[Entries with model source code]
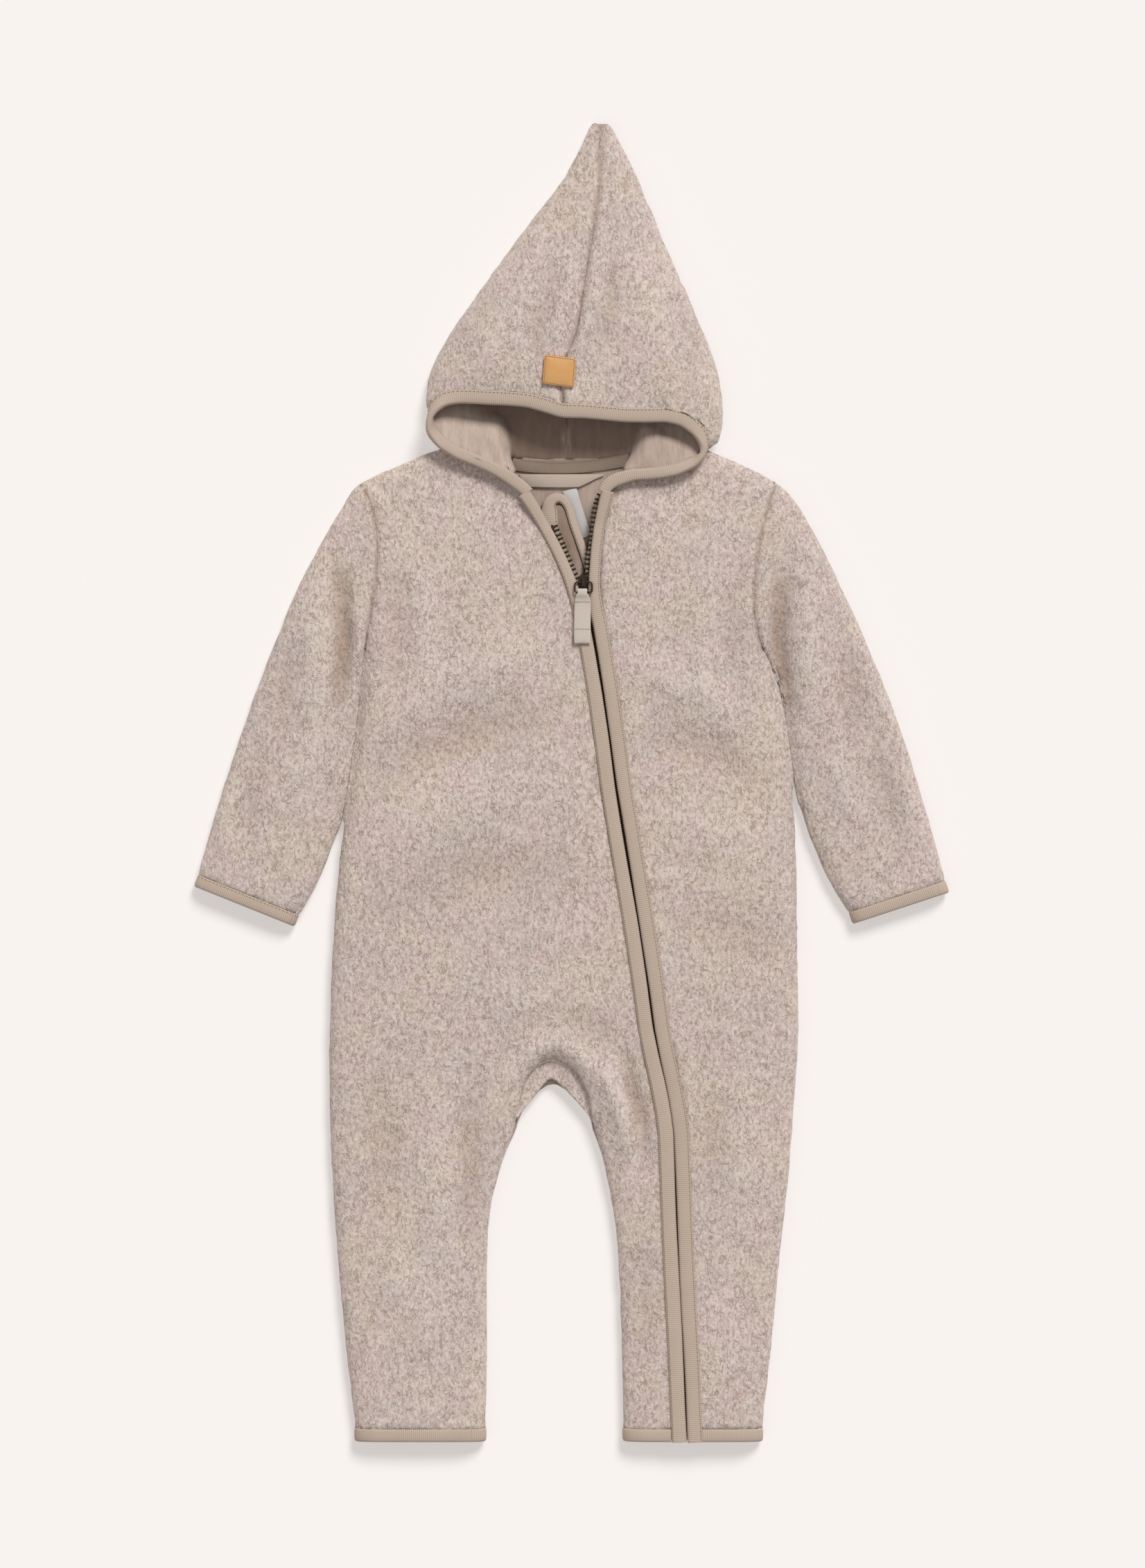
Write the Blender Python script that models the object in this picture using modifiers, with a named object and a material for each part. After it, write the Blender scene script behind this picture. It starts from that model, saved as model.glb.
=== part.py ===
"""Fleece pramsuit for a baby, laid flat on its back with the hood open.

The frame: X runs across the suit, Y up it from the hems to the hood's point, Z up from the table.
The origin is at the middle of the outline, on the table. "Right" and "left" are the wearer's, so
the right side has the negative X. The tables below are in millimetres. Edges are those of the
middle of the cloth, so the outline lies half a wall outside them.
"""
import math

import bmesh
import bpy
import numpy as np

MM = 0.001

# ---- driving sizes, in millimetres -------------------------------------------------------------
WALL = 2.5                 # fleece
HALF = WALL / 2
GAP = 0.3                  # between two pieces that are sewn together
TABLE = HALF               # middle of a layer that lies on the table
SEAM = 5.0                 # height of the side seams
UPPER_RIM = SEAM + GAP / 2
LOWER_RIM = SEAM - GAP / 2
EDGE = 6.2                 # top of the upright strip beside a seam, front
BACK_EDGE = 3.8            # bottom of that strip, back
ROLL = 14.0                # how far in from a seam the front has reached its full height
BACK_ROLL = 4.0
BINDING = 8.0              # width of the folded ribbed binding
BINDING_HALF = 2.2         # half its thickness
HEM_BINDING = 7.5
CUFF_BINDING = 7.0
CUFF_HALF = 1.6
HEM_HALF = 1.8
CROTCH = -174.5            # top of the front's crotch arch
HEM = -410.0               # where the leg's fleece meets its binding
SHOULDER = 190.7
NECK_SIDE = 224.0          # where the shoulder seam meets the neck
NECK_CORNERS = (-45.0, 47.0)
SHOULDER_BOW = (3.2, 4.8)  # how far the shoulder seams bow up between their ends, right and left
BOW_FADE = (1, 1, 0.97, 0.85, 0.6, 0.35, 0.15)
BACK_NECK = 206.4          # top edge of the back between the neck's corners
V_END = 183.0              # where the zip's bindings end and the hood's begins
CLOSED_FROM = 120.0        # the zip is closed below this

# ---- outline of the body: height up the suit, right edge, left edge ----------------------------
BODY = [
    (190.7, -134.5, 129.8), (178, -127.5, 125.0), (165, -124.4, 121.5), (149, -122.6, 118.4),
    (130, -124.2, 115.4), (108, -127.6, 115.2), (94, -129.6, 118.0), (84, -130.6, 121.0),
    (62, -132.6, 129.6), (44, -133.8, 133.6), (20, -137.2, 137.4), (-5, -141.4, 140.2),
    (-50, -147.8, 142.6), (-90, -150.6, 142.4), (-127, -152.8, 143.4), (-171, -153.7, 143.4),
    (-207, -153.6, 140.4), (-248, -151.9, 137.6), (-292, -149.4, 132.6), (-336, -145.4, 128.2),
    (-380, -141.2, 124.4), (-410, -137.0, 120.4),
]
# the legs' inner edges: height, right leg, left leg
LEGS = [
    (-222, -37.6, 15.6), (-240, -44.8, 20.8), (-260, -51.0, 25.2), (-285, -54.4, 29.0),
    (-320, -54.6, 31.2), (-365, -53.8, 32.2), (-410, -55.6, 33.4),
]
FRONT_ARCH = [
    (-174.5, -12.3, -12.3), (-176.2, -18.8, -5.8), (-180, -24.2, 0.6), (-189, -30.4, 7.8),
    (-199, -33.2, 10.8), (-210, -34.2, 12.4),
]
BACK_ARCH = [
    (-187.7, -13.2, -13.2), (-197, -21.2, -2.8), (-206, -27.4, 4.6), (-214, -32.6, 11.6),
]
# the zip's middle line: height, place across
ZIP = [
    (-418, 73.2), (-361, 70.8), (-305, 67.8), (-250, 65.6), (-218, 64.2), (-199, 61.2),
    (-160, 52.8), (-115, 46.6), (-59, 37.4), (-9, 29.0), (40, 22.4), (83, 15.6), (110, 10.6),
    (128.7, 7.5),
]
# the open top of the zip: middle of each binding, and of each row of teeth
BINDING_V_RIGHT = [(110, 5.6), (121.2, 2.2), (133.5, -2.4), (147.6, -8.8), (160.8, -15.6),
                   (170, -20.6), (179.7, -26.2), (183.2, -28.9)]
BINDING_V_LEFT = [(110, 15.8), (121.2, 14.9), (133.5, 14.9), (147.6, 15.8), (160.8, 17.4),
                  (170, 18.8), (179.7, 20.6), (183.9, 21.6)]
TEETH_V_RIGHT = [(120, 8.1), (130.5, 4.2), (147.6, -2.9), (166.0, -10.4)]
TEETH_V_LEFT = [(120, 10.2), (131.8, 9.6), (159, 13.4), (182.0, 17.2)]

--

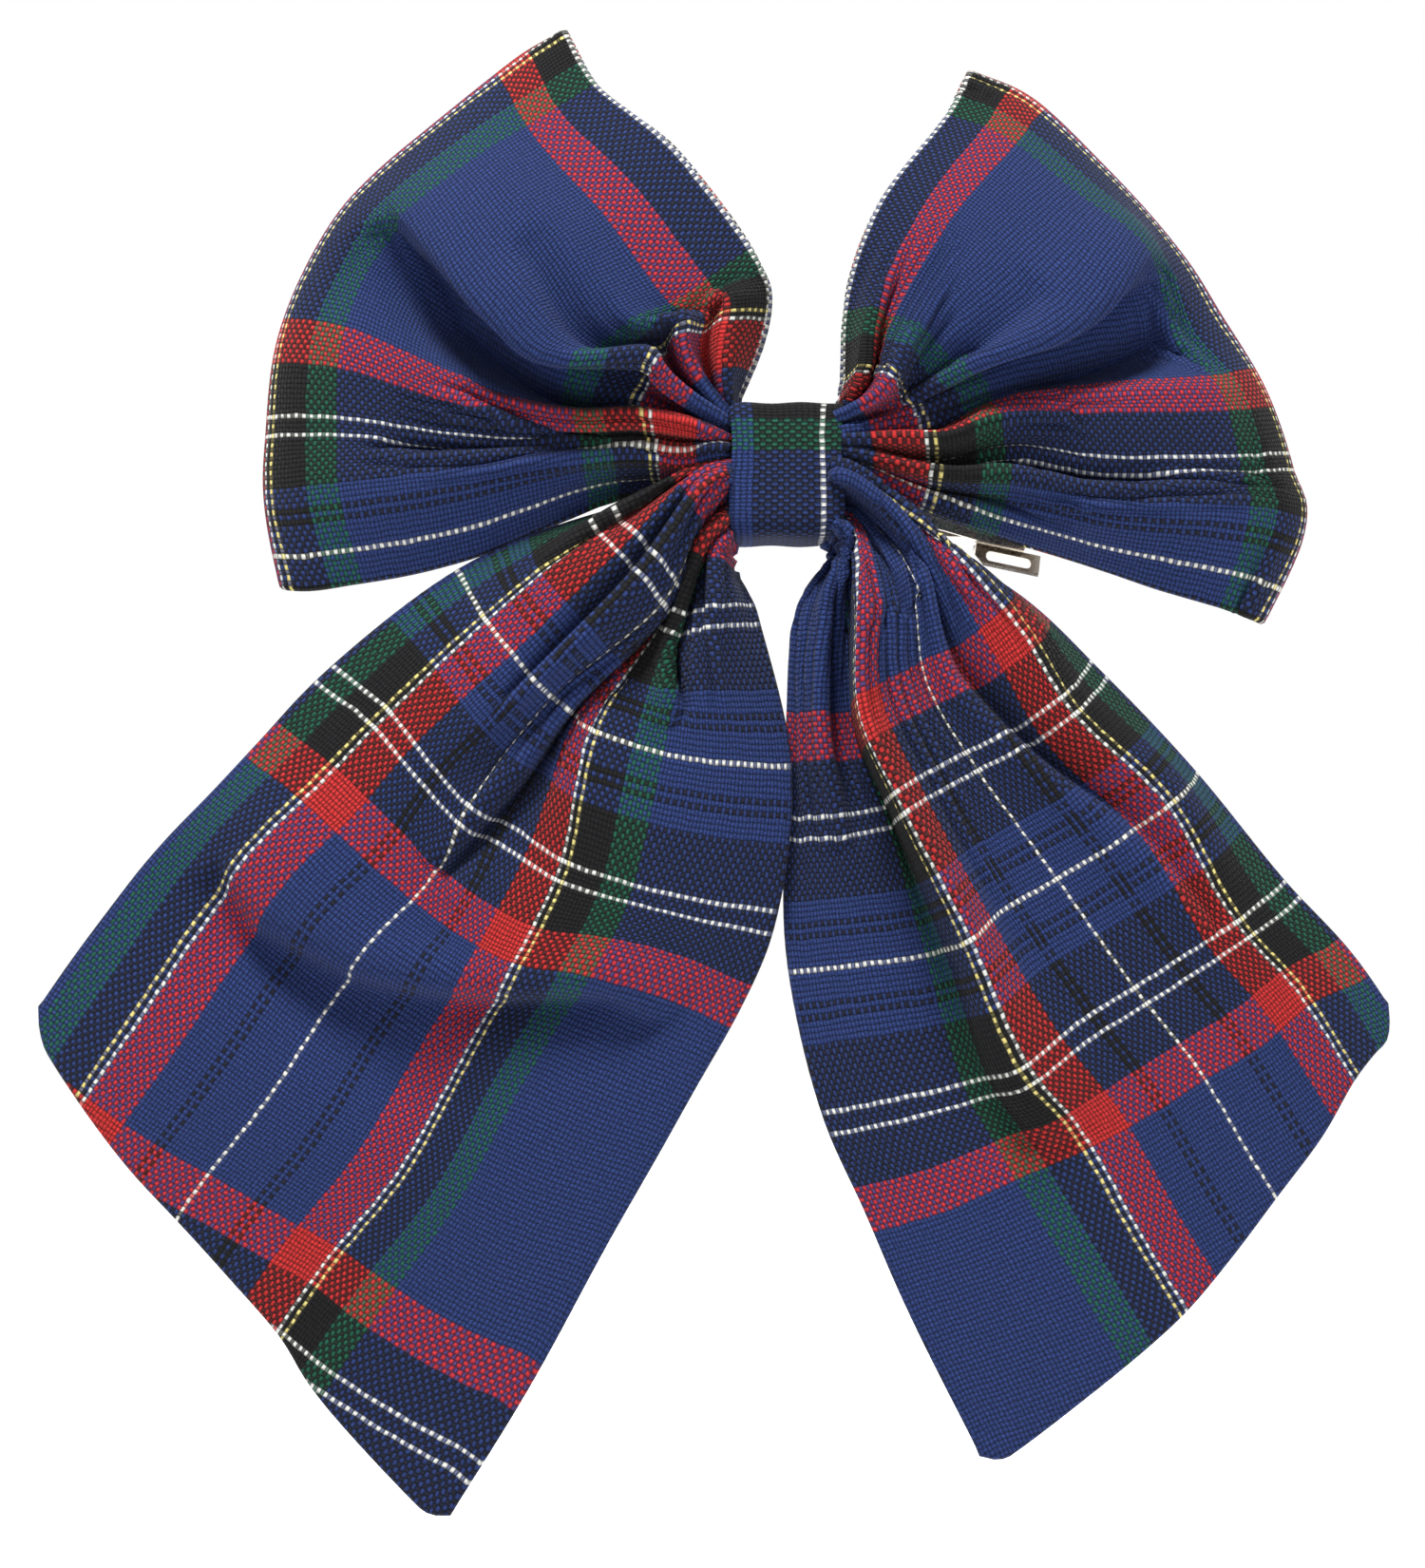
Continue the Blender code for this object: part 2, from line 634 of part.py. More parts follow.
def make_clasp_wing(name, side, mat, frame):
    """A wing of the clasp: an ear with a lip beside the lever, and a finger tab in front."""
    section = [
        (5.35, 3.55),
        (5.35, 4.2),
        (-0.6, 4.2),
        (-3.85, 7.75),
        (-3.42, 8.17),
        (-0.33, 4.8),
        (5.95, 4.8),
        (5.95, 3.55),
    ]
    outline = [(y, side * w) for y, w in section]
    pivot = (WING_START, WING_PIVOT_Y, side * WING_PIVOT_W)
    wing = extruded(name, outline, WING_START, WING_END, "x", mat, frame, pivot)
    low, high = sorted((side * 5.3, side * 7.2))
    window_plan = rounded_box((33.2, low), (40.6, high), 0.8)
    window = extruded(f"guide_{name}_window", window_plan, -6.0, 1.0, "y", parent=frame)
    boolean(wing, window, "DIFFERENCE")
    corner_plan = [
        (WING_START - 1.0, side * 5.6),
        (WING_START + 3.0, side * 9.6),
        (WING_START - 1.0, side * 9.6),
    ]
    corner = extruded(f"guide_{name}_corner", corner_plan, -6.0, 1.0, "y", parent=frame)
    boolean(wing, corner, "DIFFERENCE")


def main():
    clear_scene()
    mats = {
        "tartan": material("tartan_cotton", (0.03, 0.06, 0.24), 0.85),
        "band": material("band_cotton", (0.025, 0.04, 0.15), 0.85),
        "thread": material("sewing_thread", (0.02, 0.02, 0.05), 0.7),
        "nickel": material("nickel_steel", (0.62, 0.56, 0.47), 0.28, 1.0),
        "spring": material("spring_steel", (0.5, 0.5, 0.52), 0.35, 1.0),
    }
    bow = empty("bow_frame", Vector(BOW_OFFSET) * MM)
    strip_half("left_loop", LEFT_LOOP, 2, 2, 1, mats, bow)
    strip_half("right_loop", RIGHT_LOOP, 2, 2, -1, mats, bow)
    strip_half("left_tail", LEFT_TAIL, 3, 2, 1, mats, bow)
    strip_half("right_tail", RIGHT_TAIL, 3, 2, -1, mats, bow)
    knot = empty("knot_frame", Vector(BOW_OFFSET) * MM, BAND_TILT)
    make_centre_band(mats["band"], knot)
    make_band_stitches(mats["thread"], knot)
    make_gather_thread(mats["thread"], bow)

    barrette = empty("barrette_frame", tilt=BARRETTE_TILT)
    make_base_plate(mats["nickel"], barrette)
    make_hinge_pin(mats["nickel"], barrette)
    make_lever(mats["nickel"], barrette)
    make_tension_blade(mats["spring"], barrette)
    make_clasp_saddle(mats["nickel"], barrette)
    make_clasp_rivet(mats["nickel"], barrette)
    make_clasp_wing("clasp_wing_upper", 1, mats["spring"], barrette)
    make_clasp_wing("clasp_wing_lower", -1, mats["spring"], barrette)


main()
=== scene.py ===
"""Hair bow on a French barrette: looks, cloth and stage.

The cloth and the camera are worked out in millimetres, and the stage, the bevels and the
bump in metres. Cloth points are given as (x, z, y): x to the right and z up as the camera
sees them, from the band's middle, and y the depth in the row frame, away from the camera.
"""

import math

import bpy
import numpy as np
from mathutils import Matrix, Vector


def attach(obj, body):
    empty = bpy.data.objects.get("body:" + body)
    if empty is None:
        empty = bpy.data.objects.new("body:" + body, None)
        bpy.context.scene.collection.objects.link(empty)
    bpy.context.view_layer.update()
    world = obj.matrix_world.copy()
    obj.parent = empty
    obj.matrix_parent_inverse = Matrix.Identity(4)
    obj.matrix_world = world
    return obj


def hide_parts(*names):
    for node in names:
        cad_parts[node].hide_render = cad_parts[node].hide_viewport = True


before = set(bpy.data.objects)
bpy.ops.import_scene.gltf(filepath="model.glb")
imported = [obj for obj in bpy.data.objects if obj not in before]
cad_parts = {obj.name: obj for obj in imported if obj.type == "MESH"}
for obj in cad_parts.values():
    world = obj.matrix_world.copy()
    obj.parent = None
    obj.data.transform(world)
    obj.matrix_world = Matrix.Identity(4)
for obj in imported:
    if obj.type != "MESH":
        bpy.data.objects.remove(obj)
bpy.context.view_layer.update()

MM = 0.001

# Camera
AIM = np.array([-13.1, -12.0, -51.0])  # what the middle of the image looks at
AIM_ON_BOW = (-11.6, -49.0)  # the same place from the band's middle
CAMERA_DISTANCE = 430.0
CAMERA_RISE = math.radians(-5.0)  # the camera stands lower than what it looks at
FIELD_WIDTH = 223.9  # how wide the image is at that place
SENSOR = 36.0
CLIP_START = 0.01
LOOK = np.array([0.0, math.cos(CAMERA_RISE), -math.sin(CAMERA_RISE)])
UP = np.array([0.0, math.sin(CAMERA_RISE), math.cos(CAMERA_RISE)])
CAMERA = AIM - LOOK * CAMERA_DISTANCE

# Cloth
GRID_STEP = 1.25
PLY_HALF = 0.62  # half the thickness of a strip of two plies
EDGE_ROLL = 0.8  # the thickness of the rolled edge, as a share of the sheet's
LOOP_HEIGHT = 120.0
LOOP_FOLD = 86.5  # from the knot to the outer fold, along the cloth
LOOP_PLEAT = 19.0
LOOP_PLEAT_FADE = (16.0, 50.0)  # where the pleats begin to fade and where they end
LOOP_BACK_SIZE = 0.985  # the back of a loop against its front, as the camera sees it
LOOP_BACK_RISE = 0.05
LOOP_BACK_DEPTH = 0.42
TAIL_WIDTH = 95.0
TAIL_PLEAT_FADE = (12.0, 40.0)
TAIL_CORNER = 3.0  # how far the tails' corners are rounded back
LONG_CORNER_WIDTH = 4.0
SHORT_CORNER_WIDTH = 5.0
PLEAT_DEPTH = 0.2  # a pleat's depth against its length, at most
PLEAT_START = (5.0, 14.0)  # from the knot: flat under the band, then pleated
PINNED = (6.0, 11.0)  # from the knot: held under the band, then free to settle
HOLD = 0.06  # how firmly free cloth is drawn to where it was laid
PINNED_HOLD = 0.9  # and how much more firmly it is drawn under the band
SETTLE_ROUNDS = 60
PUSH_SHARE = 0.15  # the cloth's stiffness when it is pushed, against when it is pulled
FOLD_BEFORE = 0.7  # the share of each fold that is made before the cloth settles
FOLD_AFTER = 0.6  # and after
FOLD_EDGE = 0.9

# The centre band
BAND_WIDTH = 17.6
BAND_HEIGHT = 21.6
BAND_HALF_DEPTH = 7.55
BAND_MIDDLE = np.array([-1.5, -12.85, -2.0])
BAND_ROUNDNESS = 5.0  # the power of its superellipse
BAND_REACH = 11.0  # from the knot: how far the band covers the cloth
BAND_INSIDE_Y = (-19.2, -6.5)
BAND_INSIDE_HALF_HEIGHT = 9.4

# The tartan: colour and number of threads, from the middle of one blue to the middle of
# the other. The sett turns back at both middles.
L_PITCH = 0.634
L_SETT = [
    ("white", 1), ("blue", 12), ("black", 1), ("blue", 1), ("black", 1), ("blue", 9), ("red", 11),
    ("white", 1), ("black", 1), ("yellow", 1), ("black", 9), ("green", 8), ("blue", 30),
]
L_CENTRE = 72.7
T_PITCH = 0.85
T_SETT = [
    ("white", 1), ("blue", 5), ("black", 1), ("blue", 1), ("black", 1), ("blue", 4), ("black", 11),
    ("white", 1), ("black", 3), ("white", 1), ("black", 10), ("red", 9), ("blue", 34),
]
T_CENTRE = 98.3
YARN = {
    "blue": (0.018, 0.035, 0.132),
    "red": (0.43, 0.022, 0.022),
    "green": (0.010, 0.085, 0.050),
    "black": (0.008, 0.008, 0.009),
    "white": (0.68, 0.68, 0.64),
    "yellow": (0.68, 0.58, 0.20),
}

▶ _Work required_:
Show the lines of the data that hold the word "type".

▶ _Final answer_:
cad_parts = {obj.name: obj for obj in imported if obj.type == "MESH"}
    if obj.type != "MESH":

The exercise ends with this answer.